## [Short exercise]
Starting at the line containing "foot_bolts();", please quote every line up to and including the line containing "obj.matrix_world = world", exactly, and nothing beyond.

## [Task input]
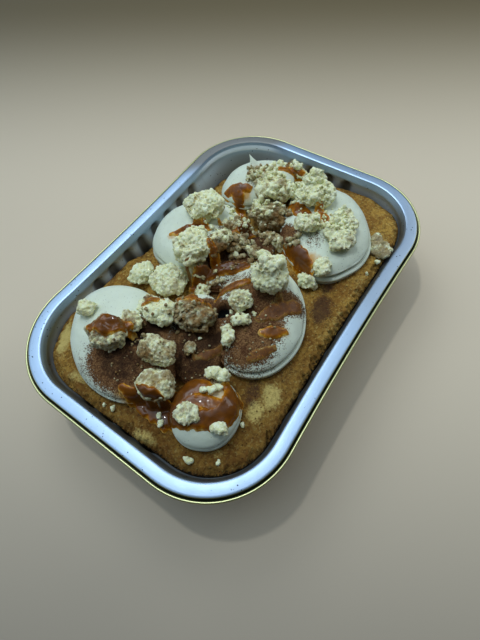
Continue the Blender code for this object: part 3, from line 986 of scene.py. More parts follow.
@dataclass
class Crust:
    """The baked cake with its crumbly top."""

    tray: FoilTray
    levels_mm: tuple[Place, ...] = (
        (-89, 0, 3.0), (-86, 38, 4.5), (-60, 56, 6.5), (-30, 58, 7.5), (0, 58, 11.5),
        (35, 58, 12.5), (58, 56, 16.0), (78, 46, 18.0), (88, 10, 9.0), (86, -30, 6.0),
        (70, -55, 3.5), (20, -58, 2.0), (-30, -58, 3.0), (-65, -56, 4.0), (-86, -40, 5.0),
        (-50, 10, 4.0), (0, 25, 4.5), (0, -20, 3.5), (48, 15, 5.5), (48, -25, 3.5),
    )
    lump: float = 0.0010
    lump_size: float = 0.012
    edge_gap: float = 0.0005
    edge_round: float = 0.0020
    ragged: float = 0.0030
    near_rise: float = 0.0009
    edge_shade_width: float = 0.0016
    around: int = 640
    rings: int = 54
    hidden_rings: int = 10
    hidden_sides: tuple[tuple[float, float], ...] = ((0.86, 0.001), (0.91, 0.010), (0.96, 0.024))
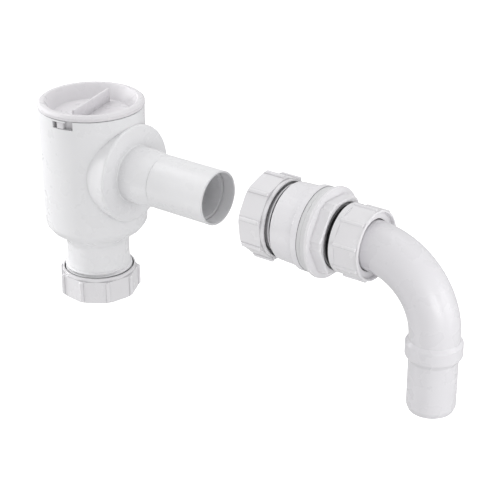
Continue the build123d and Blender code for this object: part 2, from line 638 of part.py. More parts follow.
# Dip bend: tube, quarter bend and the collared spigot that points down
def dip_bend():
    start = Vector(BEND_SOCKET_STOP_X + FACE_GAP, 0, 0)
    turn_start = Vector(BEND_START_X, 0, 0)
    turn_end = Vector(DIP_X, 0, -BEND_RADIUS)
    dip_top = Vector(DIP_X, 0, DIP_COLLAR_END_Z)
    half = BEND_RADIUS * math.sqrt(0.5)
    turn_middle = Vector(BEND_START_X + half, 0, -BEND_RADIUS + half)
    path = Wire([
        Line(start, turn_start).edge(),
        ThreePointArc(turn_start, turn_middle, turn_end).edge(),
        Line(turn_end, dip_top).edge(),
    ])
    section = Plane(start, z_dir=(1, 0, 0))
    outer = sweep(section * Circle(BEND_TUBE_R), path)
    inner = sweep(section * Circle(BEND_TUBE_R - BEND_WALL), path)
    collar = turned([
        (0, DIP_END_Z, 0.0),
        (DIP_SPIGOT_R - DIP_LEAD_IN, DIP_END_Z, 0.4),
        (DIP_SPIGOT_R, DIP_END_Z + DIP_LEAD_IN_LENGTH, 3.0),
        (DIP_SPIGOT_R, DIP_COLLAR_CHAMFER_END_Z, DIP_COLLAR_END_ROUNDING),
        (DIP_COLLAR_R, DIP_COLLAR_END_Z, DIP_COLLAR_END_ROUNDING),
        (DIP_COLLAR_R, DIP_COLLAR_TOP_Z, 0.4),
        (BEND_TUBE_R, DIP_COLLAR_CHAMFER_TOP_Z, 0.0),
        (0, DIP_COLLAR_CHAMFER_TOP_Z, 0.0),
    ])
    dip_bore = rod(DIP_SPIGOT_R - DIP_SPIGOT_WALL, DIP_END_Z, DIP_COLLAR_END_Z)
    return outer + Pos(DIP_X, 0, 0) * collar - inner - Pos(DIP_X, 0, 0) * dip_bore


def main():
    nut = pipe_nut()
    inlet_nut = Pos(INLET_NUT_X, 0, 0) * along_x(Rot(0, 0, 90.0 + INLET_NUT_ANGLE) * nut)
    outlet_nut = at_housing(Pos(0, 0, OUTLET_NUT_Z) * Rot(0, 0, OUTLET_NUT_ANGLE) * nut)
    seal_face_x = CONNECTOR_INLET_X - PIPE_SEAL_PROUD - FACE_GAP
    seal_face_z = OUTLET_END_Z - PIPE_SEAL_PROUD - FACE_GAP
    nodes = {
        "housing_body": housing_body(),
        "spigot_sleeve": spigot_sleeve(),
        "filter_cap": filter_cap(),
        "cap_o_ring": cap_o_ring(),
        "filter_basket": filter_basket(),
        "filter_mesh": filter_mesh(),
        "outlet_nut": outlet_nut,
        "outlet_slip_washer": at_housing(Pos(0, 0, seal_face_z) * pipe_washer()),
        "outlet_seal_ring": at_housing(Pos(0, 0, OUTLET_END_Z) * pipe_seal()),
        "connector_body": connector_body(),
        "flange_washer": flange_washer(),
        "backnut_washer": backnut_washer(),
        "backnut": backnut(),
        "thread_ring": thread_ring(),
        "inlet_nut": inlet_nut,
        "inlet_slip_washer": along_x(Pos(0, 0, seal_face_x) * pipe_washer()),
        "inlet_seal_ring": along_x(Pos(0, 0, CONNECTOR_INLET_X) * pipe_seal()),
        "bend_nut": bend_nut(),
        "bend_slip_washer": bend_slip_washer(),
        "bend_seal_ring": bend_seal_ring(),
        "dip_bend": dip_bend(),
    }
    os.makedirs("parts", exist_ok=True)
    for name, solid in nodes.items():
        export_step(solid, os.path.join("parts", name + ".step"))


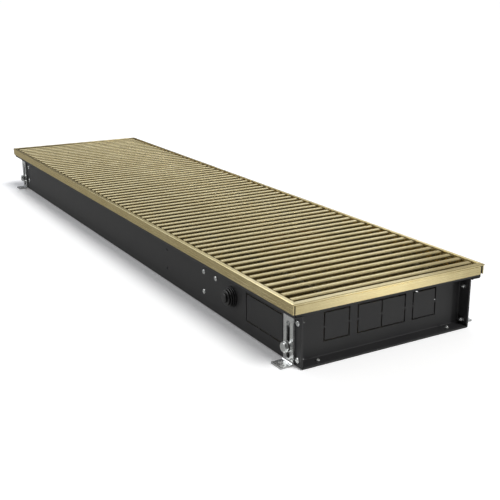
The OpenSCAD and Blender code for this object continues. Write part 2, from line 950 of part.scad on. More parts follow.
// Sleeves between slat i - 1 and slat i
module sleeves(i) {
    for (s = [-1, 1])
        translate([s * spring_x, slat_y(i) - web_t / 2 - fit / 2, spring_z])
            difference() {
                rod_y(-sleeve_l, 0, sleeve_d);
                rod_y(-sleeve_l - 1, 1, spring_d + fit);
            }
}
module grille_slats() {
    for (i = [roll_n:slat_n - 1])
        slat(i);
}
module grille_springs() {
    color("#8d8f90")
        spring_run(slat_y(roll_n - 1) + web_t / 2 + roll_play, slat_y(slat_n - 1) + web_t / 2 + 2);
}
module grille_sleeves() {
    color("#3a3a38")
        for (i = [roll_n:slat_n - 1])
            sleeves(i);
}
module spring_stops() {
    color(zinc)
        for (s = [-1, 1])
            translate([s * spring_x, slat_y(slat_n - 1) + web_t / 2 + fit, spring_z])
                difference() {
                    rod_y(0, 3.4, 7);
                    rod_y(-1, 2, spring_d + fit);
                }
}
// The slats nearest the connections, hinged one by one. Slat 1 is the first from the end.
module roll_slat(k) {
    if (k <= roll_n)
        slat(k - 1);
}
module roll_link(k) {
    y1 = slat_y(k - 1) + web_t / 2;
    if (k <= roll_n)
        color("#5d5e5c")
            if (k == 1) {
                spring_run(y1 - web_t - 2, y1);
                for (s = [-1, 1])
                    translate([s * spring_x, y1 - web_t - fit, spring_z])
                        difference() {
                            rod_y(-3.4, 0, 7);
                            rod_y(-2, 1, spring_d + fit);
                        }
            } else {
                spring_run(slat_y(k - 2) + web_t / 2 + roll_play, y1);
                sleeves(k - 1);
            }
}

trough();
end_panel();  // end_panel_near
at_far() end_panel();  // end_panel_far
end_panel_rivets();
bracket_rivets();
frame_side();  // frame_side_left
at_far() frame_side();  // frame_side_right
frame_end();  // frame_end_near
at_far() frame_end();  // frame_end_far
corner_keys();
seat_strips();
foot();  // foot_near_left
mirror([1, 0, 0]) foot();  // foot_near_right
mirror([0, 1, 0]) foot();  // foot_far_left
at_far() foot();  // foot_far_right
foot_bolts();
foot_washers();
spring_washers();
wall_inserts();
cable_grommet();
terminal_bracket();
terminal_block();
terminal_screws();
exchanger_tubes();
return_bends();
exchanger_fins();
tube_bushes();
union_fitting(1);  // flow_union
union_fitting(-1);  // return_union
air_vent_body();
air_vent_screw();
bracket(near_plate);  // exchanger_bracket_near
bracket(far_plate);  // exchanger_bracket_far
air_baffle();
grille_slats();
grille_springs();
grille_sleeves();
spring_stops();
roll_slat(1);  // slat_1
roll_slat(2);  // slat_2
roll_slat(3);  // slat_3
roll_slat(4);  // slat_4
roll_slat(5);  // slat_5
roll_slat(6);  // slat_6
roll_link(1);  // link_1
roll_link(2);  // link_2
roll_link(3);  // link_3
roll_link(4);  // link_4
roll_link(5);  // link_5
roll_link(6);  // link_6
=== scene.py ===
import json
import math

import bmesh
import bpy
from mathutils import Matrix, Quaternion, Vector


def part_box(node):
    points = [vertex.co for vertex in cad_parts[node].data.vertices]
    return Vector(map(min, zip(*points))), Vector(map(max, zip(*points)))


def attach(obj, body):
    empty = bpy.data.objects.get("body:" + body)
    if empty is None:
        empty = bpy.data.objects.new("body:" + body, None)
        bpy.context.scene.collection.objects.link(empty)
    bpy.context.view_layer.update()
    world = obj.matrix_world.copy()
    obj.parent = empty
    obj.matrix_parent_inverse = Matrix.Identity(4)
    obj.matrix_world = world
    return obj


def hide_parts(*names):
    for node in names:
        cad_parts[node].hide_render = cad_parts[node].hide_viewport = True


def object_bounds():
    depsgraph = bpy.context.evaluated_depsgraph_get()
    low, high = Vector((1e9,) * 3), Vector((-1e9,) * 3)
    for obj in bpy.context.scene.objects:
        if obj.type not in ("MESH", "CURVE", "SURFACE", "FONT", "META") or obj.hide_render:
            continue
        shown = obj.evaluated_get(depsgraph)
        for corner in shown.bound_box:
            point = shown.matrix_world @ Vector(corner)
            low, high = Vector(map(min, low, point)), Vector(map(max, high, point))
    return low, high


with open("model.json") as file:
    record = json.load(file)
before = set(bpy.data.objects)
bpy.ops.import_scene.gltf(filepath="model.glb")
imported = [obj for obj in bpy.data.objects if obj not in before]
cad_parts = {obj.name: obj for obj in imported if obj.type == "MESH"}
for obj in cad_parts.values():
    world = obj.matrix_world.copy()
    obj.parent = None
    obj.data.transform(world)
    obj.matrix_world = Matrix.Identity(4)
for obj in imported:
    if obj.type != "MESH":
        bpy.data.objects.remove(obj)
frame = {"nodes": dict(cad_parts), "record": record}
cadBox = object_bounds()
nodes = frame["nodes"]
mm = 0.001
print("frame loaded:", len(nodes), "CAD nodes")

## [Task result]
foot_bolts();
foot_washers();
spring_washers();
wall_inserts();
cable_grommet();
terminal_bracket();
terminal_block();
terminal_screws();
exchanger_tubes();
return_bends();
exchanger_fins();
tube_bushes();
union_fitting(1);  // flow_union
union_fitting(-1);  // return_union
air_vent_body();
air_vent_screw();
bracket(near_plate);  // exchanger_bracket_near
bracket(far_plate);  // exchanger_bracket_far
air_baffle();
grille_slats();
grille_springs();
grille_sleeves();
spring_stops();
roll_slat(1);  // slat_1
roll_slat(2);  // slat_2
roll_slat(3);  // slat_3
roll_slat(4);  // slat_4
roll_slat(5);  // slat_5
roll_slat(6);  // slat_6
roll_link(1);  // link_1
roll_link(2);  // link_2
roll_link(3);  // link_3
roll_link(4);  // link_4
roll_link(5);  // link_5
roll_link(6);  // link_6
=== scene.py ===
import json
import math

import bmesh
import bpy
from mathutils import Matrix, Quaternion, Vector


def part_box(node):
    points = [vertex.co for vertex in cad_parts[node].data.vertices]
    return Vector(map(min, zip(*points))), Vector(map(max, zip(*points)))


def attach(obj, body):
    empty = bpy.data.objects.get("body:" + body)
    if empty is None:
        empty = bpy.data.objects.new("body:" + body, None)
        bpy.context.scene.collection.objects.link(empty)
    bpy.context.view_layer.update()
    world = obj.matrix_world.copy()
    obj.parent = empty
    obj.matrix_parent_inverse = Matrix.Identity(4)
    obj.matrix_world = world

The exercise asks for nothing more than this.